§ **MATERIAL FOR THIS TASK**:
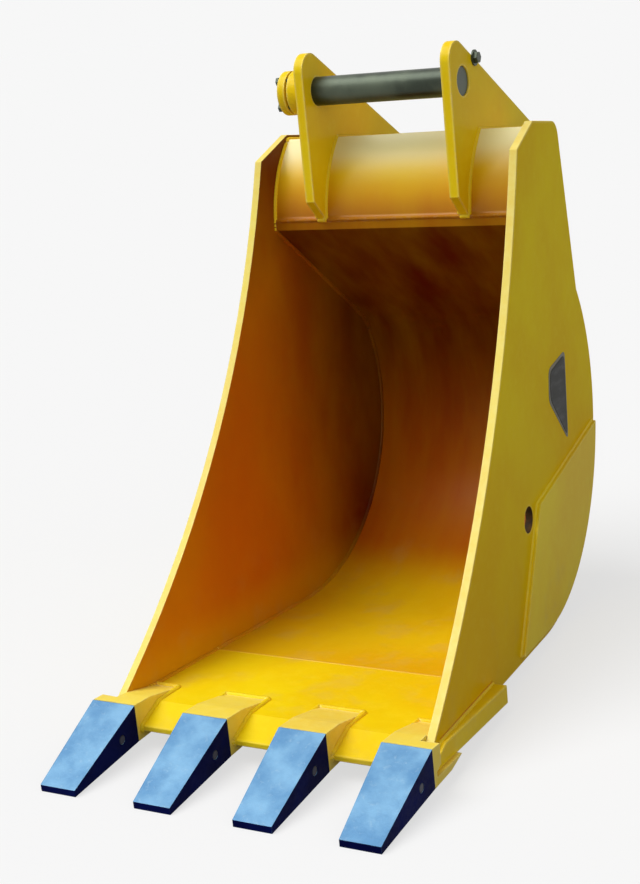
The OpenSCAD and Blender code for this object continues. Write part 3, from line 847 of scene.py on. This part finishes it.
def seen_rays(tree):
    """1 for rays from the camera, from gloss and through glass, else 0."""
    paths = tree.nodes.new("ShaderNodeLightPath")
    total = paths.outputs["Is Camera Ray"]
    for name in ("Is Glossy Ray", "Is Transmission Ray"):
        node = tree.nodes.new("ShaderNodeMath")
        node.operation = "MAXIMUM"
        tree.links.new(total, node.inputs[0])
        tree.links.new(paths.outputs[name], node.inputs[1])
        total = node.outputs[0]
    return total


def add_world():
    world = bpy.data.worlds.new("studio")
    world.use_nodes = True
    tree = world.node_tree
    background = tree.nodes["Background"]
    background.inputs["Color"].default_value = WHITE
    strength = tree.nodes.new("ShaderNodeMapRange")
    strength.inputs["To Min"].default_value = AMBIENT
    strength.inputs["To Max"].default_value = PALE
    tree.links.new(seen_rays(tree), strength.inputs["Value"])
    tree.links.new(strength.outputs["Result"], background.inputs["Strength"])
    bpy.context.scene.world = world


def add_floor():
    """A wide floor that keeps the shadow and is lifted to the pale background where it is seen."""
    mesh = bpy.data.meshes.new("floor")
    corners = [(x * FLOOR_HALF, y * FLOOR_HALF, 0) for x, y in ((-1, -1), (1, -1), (1, 1), (-1, 1))]
    mesh.from_pydata(corners, [], [(0, 1, 2, 3)])
    floor = add_object("floor", mesh)
    floor.location.z = cad_bounds[0][2]
    n = Nodes("floor")
    n.surface("Base Color", rgb(FLOOR_SHADE, FLOOR_SHADE, FLOOR_SHADE))
    n.surface("Roughness", FLOOR_ROUGHNESS)
    n.surface("Specular IOR Level", 0.0)
    n.surface("Emission Color", WHITE)
    suns = ((KEY_DIRECTION, KEY_STRENGTH), (FILL_DIRECTION, FILL_STRENGTH))
    lit = AMBIENT + sum(strength * way.normalized().z for way, strength in suns) / math.pi
    lift = n.add("ShaderNodeMapRange")
    lift.inputs["To Max"].default_value = PALE - FLOOR_SHADE * lit
    n.link(seen_rays(n.tree), lift.inputs["Value"])
    n.surface("Emission Strength", lift.outputs["Result"])
    mesh.materials.append(n.material)


def add_sun(name, direction, strength, spread):
    data = bpy.data.lights.new(name, "SUN")
    data.energy = strength
    data.angle = spread
    light = add_object(name, data)
    light.rotation_euler = direction.to_track_quat("Z", "Y").to_euler()


add_world()
add_floor()
add_sun("key", KEY_DIRECTION, KEY_STRENGTH, KEY_SPREAD)
add_sun("fill", FILL_DIRECTION, FILL_STRENGTH, FILL_SPREAD)

bpy.context.scene.view_settings.view_transform = "Standard"
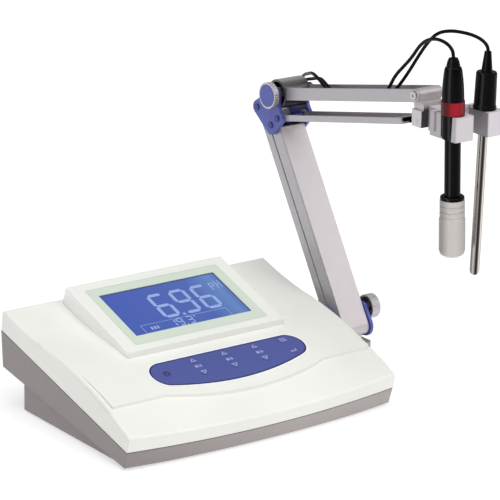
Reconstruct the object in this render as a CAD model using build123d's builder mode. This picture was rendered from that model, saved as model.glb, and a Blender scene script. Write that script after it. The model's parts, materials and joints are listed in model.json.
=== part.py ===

§ **THE EXERCISE**: Output all of the data again, exactly.

§ **EXPECTED ANSWER**:
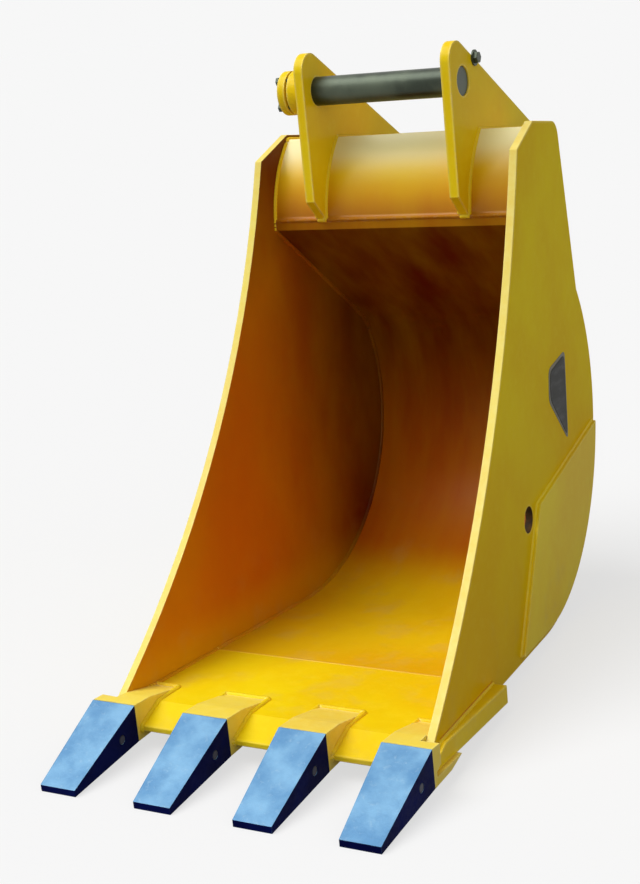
The OpenSCAD and Blender code for this object continues. Write part 3, from line 847 of scene.py on. This part finishes it.
def seen_rays(tree):
    """1 for rays from the camera, from gloss and through glass, else 0."""
    paths = tree.nodes.new("ShaderNodeLightPath")
    total = paths.outputs["Is Camera Ray"]
    for name in ("Is Glossy Ray", "Is Transmission Ray"):
        node = tree.nodes.new("ShaderNodeMath")
        node.operation = "MAXIMUM"
        tree.links.new(total, node.inputs[0])
        tree.links.new(paths.outputs[name], node.inputs[1])
        total = node.outputs[0]
    return total


def add_world():
    world = bpy.data.worlds.new("studio")
    world.use_nodes = True
    tree = world.node_tree
    background = tree.nodes["Background"]
    background.inputs["Color"].default_value = WHITE
    strength = tree.nodes.new("ShaderNodeMapRange")
    strength.inputs["To Min"].default_value = AMBIENT
    strength.inputs["To Max"].default_value = PALE
    tree.links.new(seen_rays(tree), strength.inputs["Value"])
    tree.links.new(strength.outputs["Result"], background.inputs["Strength"])
    bpy.context.scene.world = world


def add_floor():
    """A wide floor that keeps the shadow and is lifted to the pale background where it is seen."""
    mesh = bpy.data.meshes.new("floor")
    corners = [(x * FLOOR_HALF, y * FLOOR_HALF, 0) for x, y in ((-1, -1), (1, -1), (1, 1), (-1, 1))]
    mesh.from_pydata(corners, [], [(0, 1, 2, 3)])
    floor = add_object("floor", mesh)
    floor.location.z = cad_bounds[0][2]
    n = Nodes("floor")
    n.surface("Base Color", rgb(FLOOR_SHADE, FLOOR_SHADE, FLOOR_SHADE))
    n.surface("Roughness", FLOOR_ROUGHNESS)
    n.surface("Specular IOR Level", 0.0)
    n.surface("Emission Color", WHITE)
    suns = ((KEY_DIRECTION, KEY_STRENGTH), (FILL_DIRECTION, FILL_STRENGTH))
    lit = AMBIENT + sum(strength * way.normalized().z for way, strength in suns) / math.pi
    lift = n.add("ShaderNodeMapRange")
    lift.inputs["To Max"].default_value = PALE - FLOOR_SHADE * lit
    n.link(seen_rays(n.tree), lift.inputs["Value"])
    n.surface("Emission Strength", lift.outputs["Result"])
    mesh.materials.append(n.material)


def add_sun(name, direction, strength, spread):
    data = bpy.data.lights.new(name, "SUN")
    data.energy = strength
    data.angle = spread
    light = add_object(name, data)
    light.rotation_euler = direction.to_track_quat("Z", "Y").to_euler()


add_world()
add_floor()
add_sun("key", KEY_DIRECTION, KEY_STRENGTH, KEY_SPREAD)
add_sun("fill", FILL_DIRECTION, FILL_STRENGTH, FILL_SPREAD)

bpy.context.scene.view_settings.view_transform = "Standard"
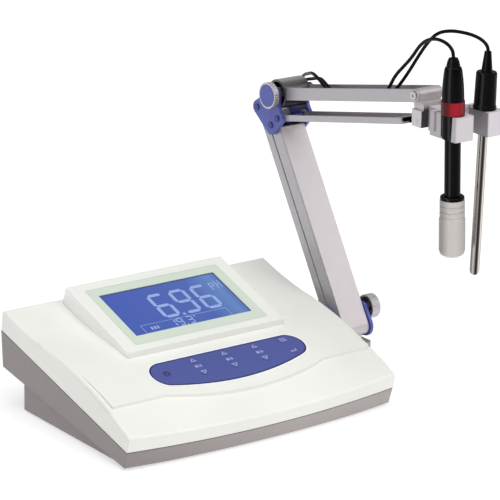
Reconstruct the object in this render as a CAD model using build123d's builder mode. This picture was rendered from that model, saved as model.glb, and a Blender scene script. Write that script after it. The model's parts, materials and joints are listed in model.json.
=== part.py ===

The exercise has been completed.